### COLLECTED DATA ###
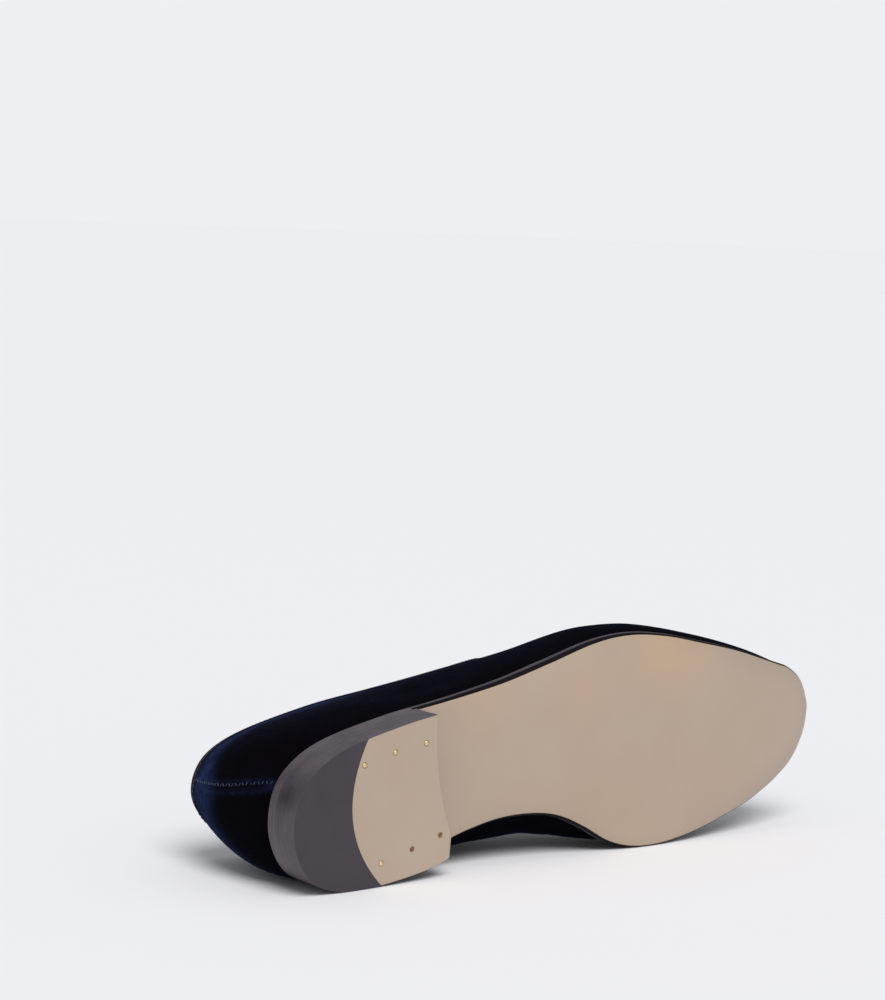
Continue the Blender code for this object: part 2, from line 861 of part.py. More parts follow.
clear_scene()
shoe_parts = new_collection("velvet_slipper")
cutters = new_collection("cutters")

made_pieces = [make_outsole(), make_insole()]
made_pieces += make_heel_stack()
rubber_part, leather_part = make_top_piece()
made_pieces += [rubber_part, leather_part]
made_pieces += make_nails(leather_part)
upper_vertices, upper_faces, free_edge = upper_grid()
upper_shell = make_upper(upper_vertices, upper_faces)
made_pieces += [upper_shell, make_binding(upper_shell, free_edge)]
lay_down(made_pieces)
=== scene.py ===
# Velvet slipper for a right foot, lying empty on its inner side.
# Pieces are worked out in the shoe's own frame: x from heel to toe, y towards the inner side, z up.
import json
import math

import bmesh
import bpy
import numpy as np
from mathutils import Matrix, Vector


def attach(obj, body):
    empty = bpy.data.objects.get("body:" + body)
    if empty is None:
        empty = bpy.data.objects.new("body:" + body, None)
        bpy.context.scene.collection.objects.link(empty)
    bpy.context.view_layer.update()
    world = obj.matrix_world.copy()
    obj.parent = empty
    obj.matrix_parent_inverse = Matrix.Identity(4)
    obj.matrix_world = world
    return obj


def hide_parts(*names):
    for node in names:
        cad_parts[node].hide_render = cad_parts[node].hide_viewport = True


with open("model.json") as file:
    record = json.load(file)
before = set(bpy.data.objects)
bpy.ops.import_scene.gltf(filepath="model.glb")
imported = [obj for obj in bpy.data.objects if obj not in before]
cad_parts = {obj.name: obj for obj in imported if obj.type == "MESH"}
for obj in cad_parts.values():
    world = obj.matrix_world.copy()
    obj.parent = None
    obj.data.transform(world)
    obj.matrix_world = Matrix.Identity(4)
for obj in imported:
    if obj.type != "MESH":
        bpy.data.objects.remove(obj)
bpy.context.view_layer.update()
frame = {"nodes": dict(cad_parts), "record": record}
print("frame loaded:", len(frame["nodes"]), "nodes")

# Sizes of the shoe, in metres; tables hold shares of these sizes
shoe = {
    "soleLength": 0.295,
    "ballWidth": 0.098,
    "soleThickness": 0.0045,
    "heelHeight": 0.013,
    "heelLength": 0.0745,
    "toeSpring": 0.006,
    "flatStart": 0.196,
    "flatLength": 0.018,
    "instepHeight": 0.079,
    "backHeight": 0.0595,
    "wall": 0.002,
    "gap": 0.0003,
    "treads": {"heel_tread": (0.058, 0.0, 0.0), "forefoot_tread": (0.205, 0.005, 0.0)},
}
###
- [DO THIS] Start with the line that contains "made_pieces = [make_outsole(), make_insole()]" and end with the line that contains "before = set(bpy.data.objects)"; give those lines again exactly, and no others.

- [ANSWER TO THE EXERCISE]
made_pieces = [make_outsole(), make_insole()]
made_pieces += make_heel_stack()
rubber_part, leather_part = make_top_piece()
made_pieces += [rubber_part, leather_part]
made_pieces += make_nails(leather_part)
upper_vertices, upper_faces, free_edge = upper_grid()
upper_shell = make_upper(upper_vertices, upper_faces)
made_pieces += [upper_shell, make_binding(upper_shell, free_edge)]
lay_down(made_pieces)
=== scene.py ===
# Velvet slipper for a right foot, lying empty on its inner side.
# Pieces are worked out in the shoe's own frame: x from heel to toe, y towards the inner side, z up.
import json
import math

import bmesh
import bpy
import numpy as np
from mathutils import Matrix, Vector


def attach(obj, body):
    empty = bpy.data.objects.get("body:" + body)
    if empty is None:
        empty = bpy.data.objects.new("body:" + body, None)
        bpy.context.scene.collection.objects.link(empty)
    bpy.context.view_layer.update()
    world = obj.matrix_world.copy()
    obj.parent = empty
    obj.matrix_parent_inverse = Matrix.Identity(4)
    obj.matrix_world = world
    return obj


def hide_parts(*names):
    for node in names:
        cad_parts[node].hide_render = cad_parts[node].hide_viewport = True


with open("model.json") as file:
    record = json.load(file)
before = set(bpy.data.objects)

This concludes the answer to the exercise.